**SUPPLIED INFORMATION**
----------
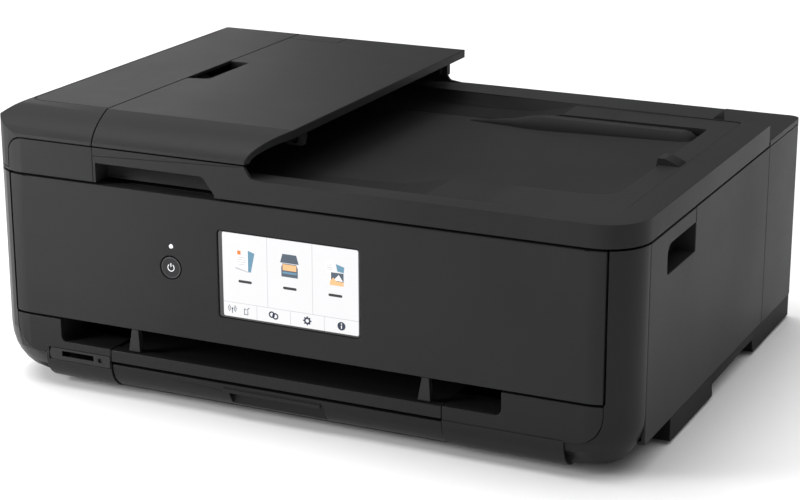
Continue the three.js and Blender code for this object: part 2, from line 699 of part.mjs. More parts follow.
// The lid's walls at the feeder's front and back sweep down to the rim at their right ends.
function lidFrame() {
  const slab = alongZ(lidPlan(0), LID.bottom, LID.top);
  const leftEdge = -(FRAME.half + 0.4);
  const cheek = outline([
    [leftEdge, LID.bottom + 4], [leftEdge, FEEDER.groove - SEAM, FEEDER.corner],
    [-32, FEEDER.groove - SEAM], [-27.5, LID.top + 0.8, 5], [-16, LID.top - 0.2], [-16, LID.bottom + 4],
  ], 6);
  const flapWall = outline([
    [FEEDER.seam + 1, LID.bottom + 4], [FEEDER.seam + 1, FLAP_WALL_TOP, 2], [-44, FLAP_WALL_TOP, 9],
    [-33, LID.top + 2, 9], [-16, LID.top - 0.2], [-16, LID.bottom + 4],
  ], 6);
  const frontWall = common(alongY(cheek, FRONT, BORDER.front), alongZ(lidPlan(0), 0, HEIGHT));
  const backWall = alongY(cheek, BORDER.back, LID.back);
  const raisedWall = alongY(flapWall, BORDER.back, LID.back);
  const inside = alongZ(borderPlan(0), LID.bottom, HEIGHT);
  const ledge = alongY(outline([
    [-160, HEIGHT], [-160, FLOOR.left], [20, FLOOR.middle], [55, FLOOR.middle + 1.6, 20],
    [88, FLOOR.ledge - 0.6, 16], [BORDER.right + 1, FLOOR.ledge + 0.1], [BORDER.right + 1, HEIGHT],
  ]), BORDER.front, BORDER.back);
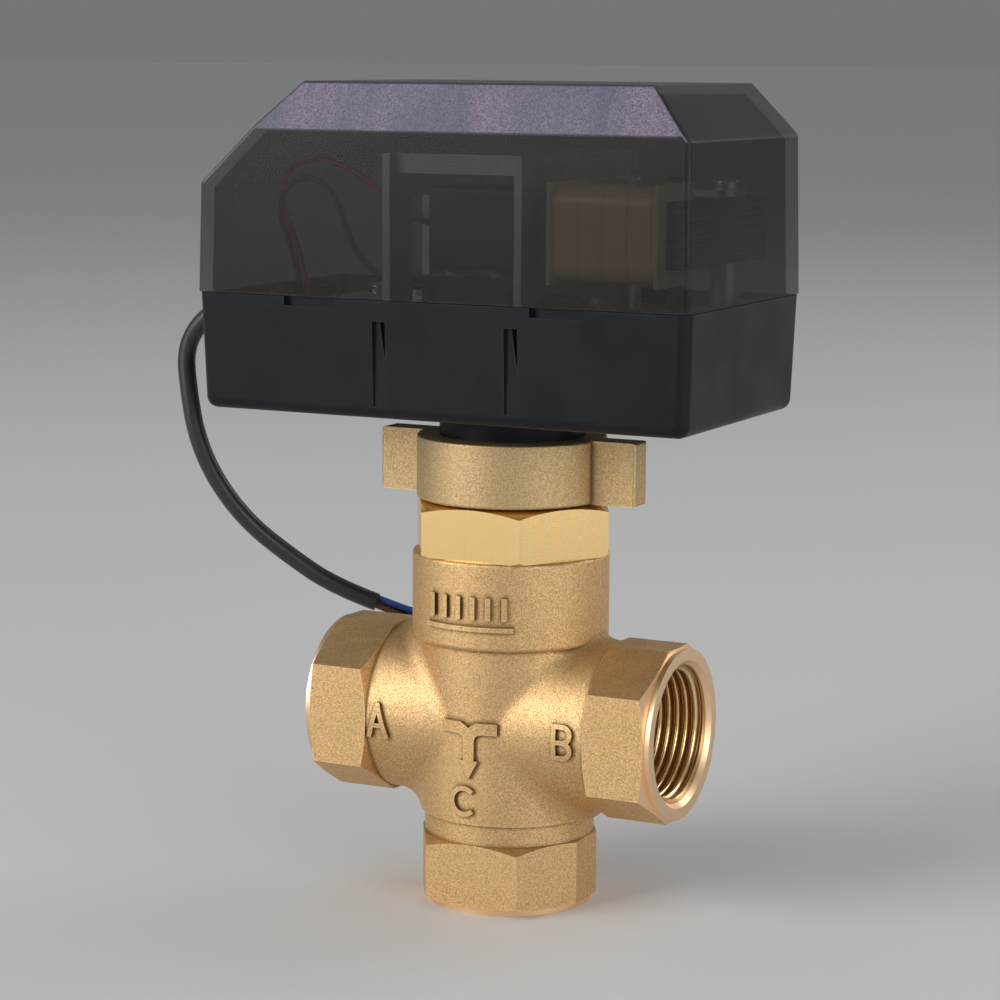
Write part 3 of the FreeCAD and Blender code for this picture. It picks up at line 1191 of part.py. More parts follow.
def wire_start(index):
    """Where one of the three wires leaves the jacket's end face."""
    end, ahead = jacket_end()
    across = ahead.cross(Z_AXIS).normalize()
    up = across.cross(ahead)
    angle = math.radians(90 + 120 * index)
    return end + across * (WIRE_RING_R * math.cos(angle)) + up * (WIRE_RING_R * math.sin(angle))


def make_wire(name, index):
    """One wire from the jacket's end, straight at first and then along its own route."""
    start = wire_start(index)
    ahead = start + jacket_end()[1] * 2.6
    return tube(name, [tuple(start), tuple(ahead)] + list(WIRE_ROUTES[name]), WIRE_R)


def make_cable_grommet():
    """Rubber grommet: a groove in the left wall, a taper outside and a bore for the jacket."""
    outside, inside = BOX_LEFT - 0.1, BOX_LEFT + WALL + 0.5
    taper = Part.makeCone(GROMMET_R[1], GROMMET_R[0], GROMMET_OUT, V(outside - GROMMET_OUT, 0, 0), X_AXIS)
    waist = Part.makeCylinder(GROMMET_R[1], inside - outside, V(outside, 0, 0), X_AXIS)
    flange = Part.makeCylinder(GROMMET_R[0], 1.4, V(inside, 0, 0), X_AXIS)
    bore = Part.makeCylinder(CABLE_R, 40, V(outside - GROMMET_OUT - 1, 0, 0), X_AXIS)
    grommet = joined([taper, waist, flange]).cut(bore)
    grommet.translate(V(0, CABLE_EXIT_Y, CABLE_EXIT_Z))
    return grommet


# ---- all the nodes ------------------------------------------------------------------------

def all_nodes():
    """Every sub-part by its node name."""
    nodes = {
        "valve_body": make_valve_body(),
        "seat_a": make_seat(-1),
        "seat_b": make_seat(1),
        "seat_retainers": make_seat_retainers(),
        "ball": make_ball(),
        "stem": make_stem(),
        "stem_o_rings": make_stem_o_rings(),
        "thrust_washer": make_thrust_washer(),
        "bonnet": make_bonnet(),
        "bonnet_o_ring": make_bonnet_o_ring(),
        "mounting_collar": make_mounting_collar(),
        "actuator_base": make_actuator_base(),
        "base_screws": make_base_screws(),
        "cover": make_cover(),
        "lower_gear_plate": make_lower_gear_plate(),
        "upper_gear_plate": make_upper_gear_plate(),
        "plate_pillars": make_plate_pillars(),
        "plate_screws": make_plate_screws(),
        "gear_pins": make_gear_pins(),
        "output_gear": make_output_gear(),
        "drive_coupling": make_drive_coupling(),
        "second_gear": make_second_gear(),
        "first_gear": make_first_gear(),
        "rotor_pinion": make_rotor_pinion(),
        "rotor": make_rotor(),
        "motor_stack": make_motor_stack(),
        "motor_core": make_motor_core(),
        "motor_bobbin": make_motor_bobbin(),
        "motor_coil": make_motor_coil(),
        "motor_strips": make_motor_strips(),
        "rotor_bushes": make_rotor_bushes(),
        "motor_spacers": make_motor_spacers(),
        "motor_screws": make_motor_screws(),
        "steel_frame": make_steel_frame(),
        "frame_screws": make_frame_screws(),
        "limit_switch_a": make_limit_switch(1),
        "limit_switch_b": make_limit_switch(-1),
        "switch_plunger_a": make_plunger(1),
        "switch_plunger_b": make_plunger(-1),
        "limit_cam": make_limit_cam(),
        "switch_screws": make_switch_screws(),
        "capacitor": make_capacitor(),
        "cable_grommet": make_cable_grommet(),
        "cable_tail": make_cable_tail(),
        "cable_jacket": tube("cable_jacket", cable_route(), CABLE_R),
    }
    for index, name in enumerate(WIRE_ROUTES):
        nodes[name] = make_wire(name, index)
    for name, route in LEAD_ROUTES.items():
        nodes[name] = tube(name, route, LEAD_R)
    return nodes


os.makedirs("parts", exist_ok=True)
for node_name, node_shape in all_nodes().items():
    if not node_shape.isValid():
        print("not valid:", node_name)
    node_shape.exportStep("parts/%s.step" % node_name)
    print(node_name, len(node_shape.Solids), "%.2f" % node_shape.Volume)
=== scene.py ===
"""Motorised three way valve: finishes, pipe threads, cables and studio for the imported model.

Metres, +Z up along the stem, origin at port C's end face, -Y to the front. Sizes in the classes
are in millimetres where their name ends in _mm.
"""
import json
import logging
import math
from dataclasses import dataclass, field
from enum import Enum
from typing import Any, Sequence

import bpy
import numpy as np
from mathutils import Matrix, Vector


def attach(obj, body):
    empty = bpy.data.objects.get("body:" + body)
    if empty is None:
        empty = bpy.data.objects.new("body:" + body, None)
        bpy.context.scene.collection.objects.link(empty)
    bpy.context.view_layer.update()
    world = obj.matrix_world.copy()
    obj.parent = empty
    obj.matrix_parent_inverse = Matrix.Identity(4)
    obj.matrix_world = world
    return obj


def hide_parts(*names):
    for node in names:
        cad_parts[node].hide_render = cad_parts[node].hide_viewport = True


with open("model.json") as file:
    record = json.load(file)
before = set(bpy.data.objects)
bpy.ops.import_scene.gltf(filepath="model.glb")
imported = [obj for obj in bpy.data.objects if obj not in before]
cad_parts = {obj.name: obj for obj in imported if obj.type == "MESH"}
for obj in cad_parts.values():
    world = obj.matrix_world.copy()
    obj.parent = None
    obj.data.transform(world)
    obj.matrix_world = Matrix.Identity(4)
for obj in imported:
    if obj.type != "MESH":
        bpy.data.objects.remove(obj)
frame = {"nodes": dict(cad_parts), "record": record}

LOG = logging.getLogger("valve")
MM = 0.001
Colour = tuple[float, float, float]
Point = tuple[float, float, float]


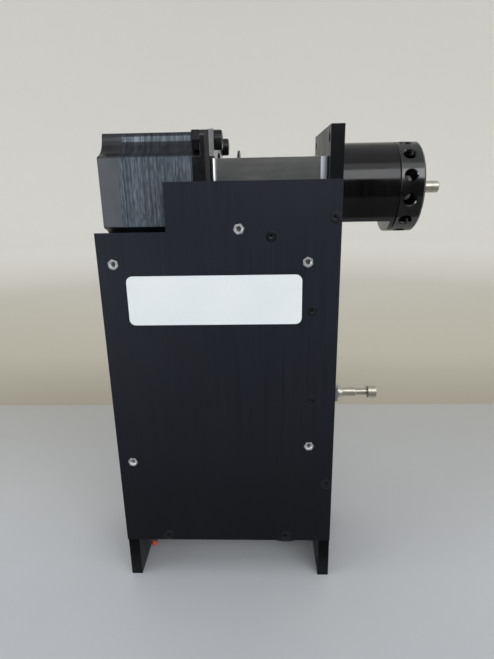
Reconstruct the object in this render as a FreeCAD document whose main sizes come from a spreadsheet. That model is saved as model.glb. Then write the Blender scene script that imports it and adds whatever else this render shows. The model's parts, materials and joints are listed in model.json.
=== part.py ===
"""Laboratory syringe pump module: case, rotary distribution valve and screw-driven plunger stage.

Frame: +X to the front (valve and syringe side), -Y to the labelled cover, +Z up, millimetres.
The origin is at the middle of the outer box, on the surface that the pump stands on.
"""
import FreeCAD, Part
import math
import operator
import os
import Sketcher

Vector = FreeCAD.Vector
Rotation = FreeCAD.Rotation

# ---------------------------------------------------------------- driving dimensions

DIMENSIONS = [
    # case
    ("rear_x", -87.85, "rear end of the case"),
    ("case_deep", 120.0, "depth of the case, rear to front panel"),
    ("half_wide", 34.925, "half the width over both covers"),
    ("tall", 254.0, "height of the front panel"),
    ("plate", 6.35, "thickness of the structural plates"),
    ("skin", 1.6, "thickness of the side covers and rear panel"),
    ("cover_low", 26.7, "underside of covers and base plate"),
    ("cover_top", 230.05, "top of the covers"),
    ("step_top", 206.75, "top of the covers behind the step"),
    ("step_deep", 35.15, "depth of the covers' lower step"),
    ("foot_tall", 70.9, "height of the rear foot"),
    ("panel_top", 195.0, "top of the rear panel"),
    ("panel_lap", 10.0, "overlap of rear panel and rear foot"),
    ("panel_hole_r", 2.2, "radius of the mounting holes"),
    ("panel_hole_y", 28.4, "mounting holes from the centre plane"),
    ("panel_hole_edge", 5.6, "mounting holes from the panel's ends"),
    ("bar_deep", 12.15, "depth of the cross bars"),
    ("bar_low", 112.3, "underside of the lower cross bar"),
    ("bar_tall", 9.4, "height of the lower cross bar"),
    ("bearing_bar_low", 160.15, "underside of the bearing bar"),
    ("bearing_bar_tall", 12.7, "height of the bearing bar"),
    ("nose_half", 21.5, "half width of bearing bar nose and carriage"),
    ("nose_x", -10.0, "rear face of the bearing bar's nose"),
    ("deck_x", -12.0, "rear edge of the valve deck"),
    ("deck_low", 200.8, "underside of the valve deck"),
    ("frame_screw_y", 22.0, "frame screws from the centre plane"),
    ("label_x", -74.25, "rear edge of the label"),
    ("label_long", 87.9, "length of the label"),
    ("label_low", 160.0, "lower edge of the label"),
    ("label_tall", 25.4, "height of the label"),
    ("label_thick", 0.2, "thickness of the label"),
    ("label_corner", 3.2, "corner radius of the label"),
    # screws
    ("m3_r", 1.5, "M3 shank radius"),
    ("m4_r", 2.0, "M4 shank radius"),
    ("m5_r", 2.5, "M5 shank radius"),
    ("snug", 0.02, "radial gap round a fixed screw"),
    ("loose", 0.1, "radial gap of a clearance hole"),
    ("float_gap", 0.15, "radial gap of a valve mounting screw"),
    ("cover_head_r", 3.0, "cover screw head radius"),
    ("cover_head_deep", 1.5, "cover screw head depth"),
    ("cover_screw_long", 8.0, "cover screw shank length"),
    ("socket_across", 2.0, "hexagon socket of the cover screws"),
    ("socket_deep", 1.2, "socket depth of the cover screws"),
    ("frame_head_r", 4.0, "frame screw head radius"),
    ("frame_head_deep", 2.2, "frame screw head depth"),
    ("frame_screw_long", 18.0, "frame screw length"),
    ("frame_socket", 2.5, "hexagon socket of the frame screws"),
    ("frame_socket_deep", 1.5, "socket depth of the frame screws"),
    ("cap_head_r", 2.75, "M3 cap screw head radius"),
    ("cap_well_r", 2.9, "well radius for an M3 cap screw head"),
    ("cap_well_deep", 3.2, "well depth for an M3 cap screw head"),
    ("cap_socket", 2.5, "hexagon socket of an M3 cap screw"),
    ("pan_head_r", 2.8, "rear panel screw head radius"),
    ("pan_slot_half", 2.2, "half length of a rear panel screw's slot"),
    ("pan_slot_wide", 0.8, "width and depth of that slot"),
    ("pan_screw_long", 6.0, "rear panel screw shank length"),
    # stand-offs and boards
    ("standoff_across", 4.8, "stand-off hexagon, across flats"),
    ("standoff_long", 7.94, "stand-off length inside the cover"),
    ("standoff_r", 2.1, "stand-off barrel radius"),
    ("standoff_hole_r", 1.25, "stand-off hole radius"),
    ("standoff_mouth", 0.45, "countersink of the stand-off hole"),
    ("press_gap", 0.04, "stand-off hexagon to the cover, across flats"),
    ("board_hole_r", 1.6, "board mounting hole radius"),
    ("board_thick", 1.6, "circuit board thickness"),
    # valve and its motor
    ("valve_z", 225.3, "height of the valve axis"),
    ("motor_half", 28.2, "half width of the valve motor"),
    ("motor_notch_r", 11.05, "corner notches of the valve motor"),
    ("motor_rear", -84.85, "rear end of the valve motor"),
    ("motor_bell", 10.0, "rear bell length"),
    ("motor_stack", 35.6, "lamination stack length"),
    ("motor_neck", 4.1, "front bell length behind its flange"),
    ("motor_flange", 2.3, "flange thickness"),
    ("motor_bolt", 23.57, "motor screws from the axis, each way"),
    ("motor_pilot_r", 19.05, "pilot boss radius"),
    ("motor_bore_r", 3.4, "bore of the valve motor's bells"),
    ("motor_corner_r", 3.0, "corner radius of the motor flange"),
    ("shim", 0.5, "steel shim thickness"),
    ("pad_thick", 1.7, "rubber isolator thickness"),
    ("sheet", 2.2, "bracket sheet thickness"),
    ("bend_r", 3.7, "bracket outer bend radius"),
    ("web_low", 214.0, "lower edge of the bracket web"),
    ("web_top", 240.4, "upper edge of the bracket web"),
    ("valve_r", 22.67, "valve radius"),
    ("valve_body_long", 27.6, "flat-bottomed length of the valve body"),
    ("valve_flat", 16.5, "valve axis to its flat underside"),
    ("lip", 2.3, "full-round lip length"),
    ("ring_long", 12.3, "port ring length"),
    ("ring_port_x", 5.1, "port axes from the ring's rear face"),
    ("port_r", 2.95, "port thread radius"),
    ("port_mouth_r", 3.5, "port mouth radius"),
    ("port_deep", 8.2, "port thread depth"),
    ("channel_r", 0.75, "fluid channel radius"),
    ("rotor_bore_r", 8.0, "bore for the valve rotor"),
    ("rotor_r", 7.93, "valve rotor radius"),
    ("valve_shaft_r", 3.0, "valve shaft radius"),
    ("shaft_out", 13.5, "valve shaft beyond the port ring"),
    ("syringe_port_x", 52.55, "syringe port axis"),
    ("mount_screw", 12.7, "valve mounting screws from the axis, each way"),
    ("opening_r", 12.0, "panel opening round the valve shaft"),
    ("disc_x", -18.35, "rear face of the encoder disc"),
    ("disc_r", 20.0, "encoder disc radius"),
    # plunger stage
    ("screw_x", 7.15, "lead screw axis"),
    ("screw_r", 4.0, "lead screw radius"),
    ("rod_y", 15.0, "guide rods from the centre plane"),
    ("rod_r", 3.0, "guide rod radius"),
    ("running", 0.03, "radial running clearance"),
    ("bush_r", 5.0, "bush outer radius"),
    ("bush_long", 10.0, "bush length"),
    ("pin_z", 106.5, "height of the plunger stud at the top of its stroke"),
    ("stroke", 60.0, "plunger stroke"),
    ("carriage_rear", -4.85, "rear face of the carriage"),
    ("carriage_front", 13.0, "front face of the carriage"),
    ("carriage_low", 93.5, "underside of the carriage"),
    ("carriage_tall", 48.0, "height of the carriage"),
    ("arm_half", 4.5, "half the arm's square section"),
    ("arm_out", 6.5, "arm beyond the front panel"),
    ("slot_half", 6.5, "half width of the panel slot"),
    ("slot_end", 1.0, "slot beyond the arm at both ends"),
    ("slot_corner", 2.5, "corner radius of the slot"),
    ("foot_r", 3.0, "lower journal radius of the lead screw"),
    ("head_r", 2.5, "upper journal radius of the lead screw"),
    ("lower_seat_r", 7.5, "lower bearing outer radius"),
    ("lower_seat_long", 5.0, "lower bearing length"),
    ("upper_seat_r", 5.5, "upper bearing outer radius"),
    ("upper_seat_long", 4.0, "upper bearing length"),
    # belt drive
    ("drive_x", -47.85, "drive motor axis"),
    ("drive_half", 21.15, "half width of the drive motor"),
    ("drive_tall", 48.0, "drive motor length"),
    ("drive_bolt", 15.5, "drive motor screws from the axis, each way"),
    ("drive_pilot_r", 11.0, "drive motor pilot radius"),
    ("drive_shaft_r", 2.5, "drive motor shaft radius"),
    ("pulley_low", 11.0, "underside of both pulleys"),
    ("pulley_tall", 12.0, "pulley height over its flanges"),
    ("pulley_flange", 1.0, "pulley flange thickness"),
    ("belt_low", 12.3, "lower edge of the belt"),
    ("belt_wide", 9.4, "belt width"),
    ("belt_thick", 1.35, "belt thickness"),
    ("big_belt_r", 16.81, "belt inner radius on the driven pulley"),
    ("small_belt_r", 8.21, "belt inner radius on the drive pulley"),
    ("belt_gap", 0.35, "pulley teeth to belt"),
    ("hub_drop", 2.5, "pulley hub below its flange"),
    ("tooth_gap_r", 0.75, "radius of the gaps between pulley teeth"),
]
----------
**WHAT IS REQUIRED**
Return nothing but the lines from the first line of the listing through the line with "return tube(name, [tuple(start), tuple(ahead)]", please, keeping every one of them unchanged.

**TASK RESPONSE**
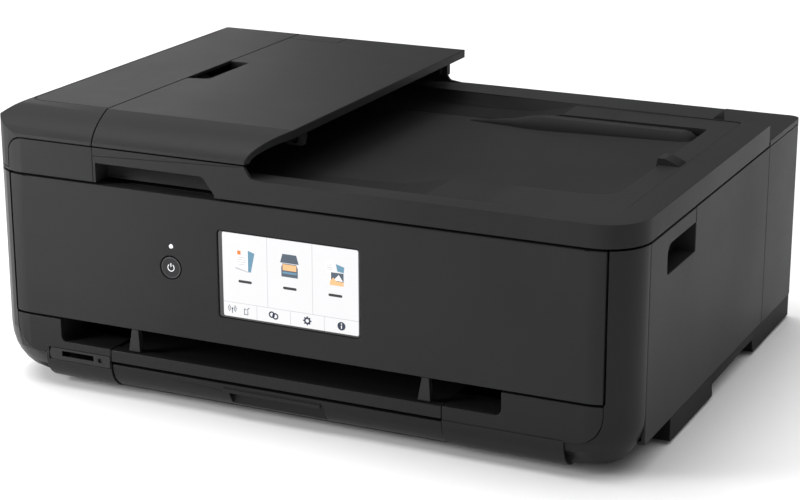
Continue the three.js and Blender code for this object: part 2, from line 699 of part.mjs. More parts follow.
// The lid's walls at the feeder's front and back sweep down to the rim at their right ends.
function lidFrame() {
  const slab = alongZ(lidPlan(0), LID.bottom, LID.top);
  const leftEdge = -(FRAME.half + 0.4);
  const cheek = outline([
    [leftEdge, LID.bottom + 4], [leftEdge, FEEDER.groove - SEAM, FEEDER.corner],
    [-32, FEEDER.groove - SEAM], [-27.5, LID.top + 0.8, 5], [-16, LID.top - 0.2], [-16, LID.bottom + 4],
  ], 6);
  const flapWall = outline([
    [FEEDER.seam + 1, LID.bottom + 4], [FEEDER.seam + 1, FLAP_WALL_TOP, 2], [-44, FLAP_WALL_TOP, 9],
    [-33, LID.top + 2, 9], [-16, LID.top - 0.2], [-16, LID.bottom + 4],
  ], 6);
  const frontWall = common(alongY(cheek, FRONT, BORDER.front), alongZ(lidPlan(0), 0, HEIGHT));
  const backWall = alongY(cheek, BORDER.back, LID.back);
  const raisedWall = alongY(flapWall, BORDER.back, LID.back);
  const inside = alongZ(borderPlan(0), LID.bottom, HEIGHT);
  const ledge = alongY(outline([
    [-160, HEIGHT], [-160, FLOOR.left], [20, FLOOR.middle], [55, FLOOR.middle + 1.6, 20],
    [88, FLOOR.ledge - 0.6, 16], [BORDER.right + 1, FLOOR.ledge + 0.1], [BORDER.right + 1, HEIGHT],
  ]), BORDER.front, BORDER.back);
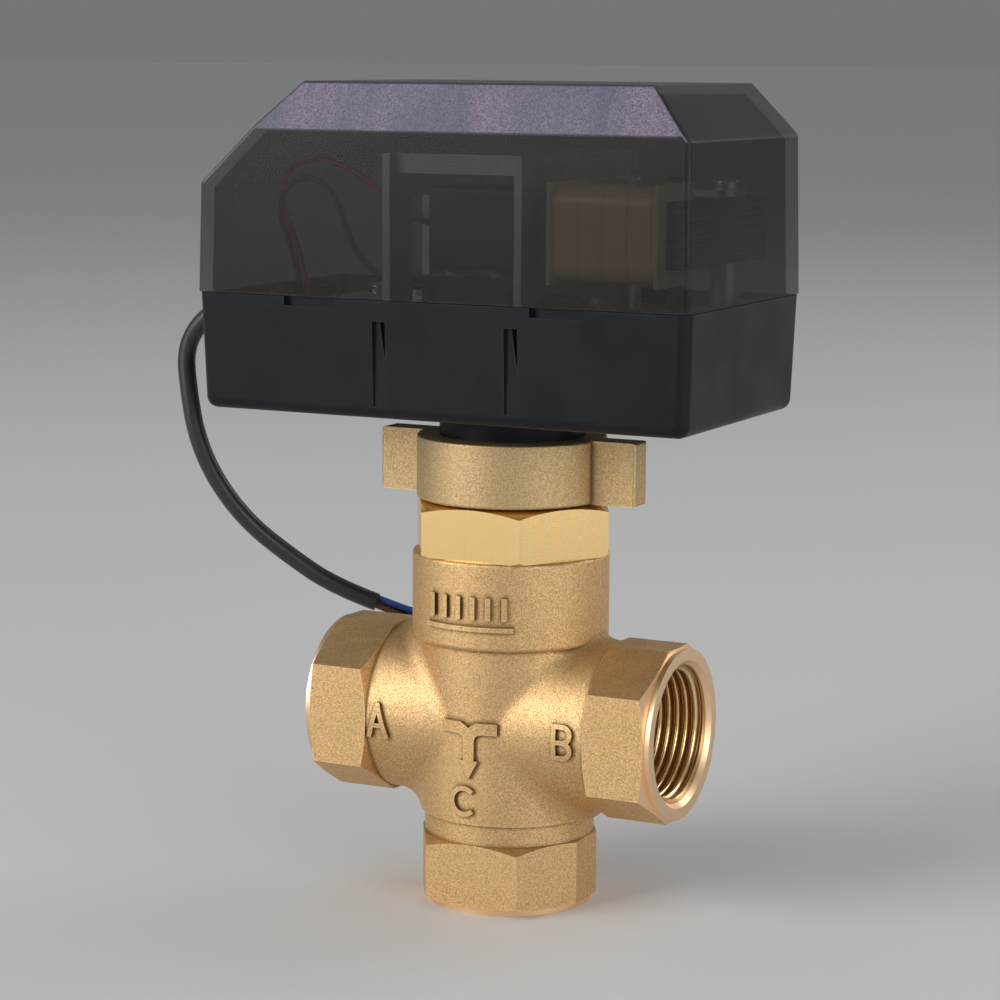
Write part 3 of the FreeCAD and Blender code for this picture. It picks up at line 1191 of part.py. More parts follow.
def wire_start(index):
    """Where one of the three wires leaves the jacket's end face."""
    end, ahead = jacket_end()
    across = ahead.cross(Z_AXIS).normalize()
    up = across.cross(ahead)
    angle = math.radians(90 + 120 * index)
    return end + across * (WIRE_RING_R * math.cos(angle)) + up * (WIRE_RING_R * math.sin(angle))


def make_wire(name, index):
    """One wire from the jacket's end, straight at first and then along its own route."""
    start = wire_start(index)
    ahead = start + jacket_end()[1] * 2.6
    return tube(name, [tuple(start), tuple(ahead)] + list(WIRE_ROUTES[name]), WIRE_R)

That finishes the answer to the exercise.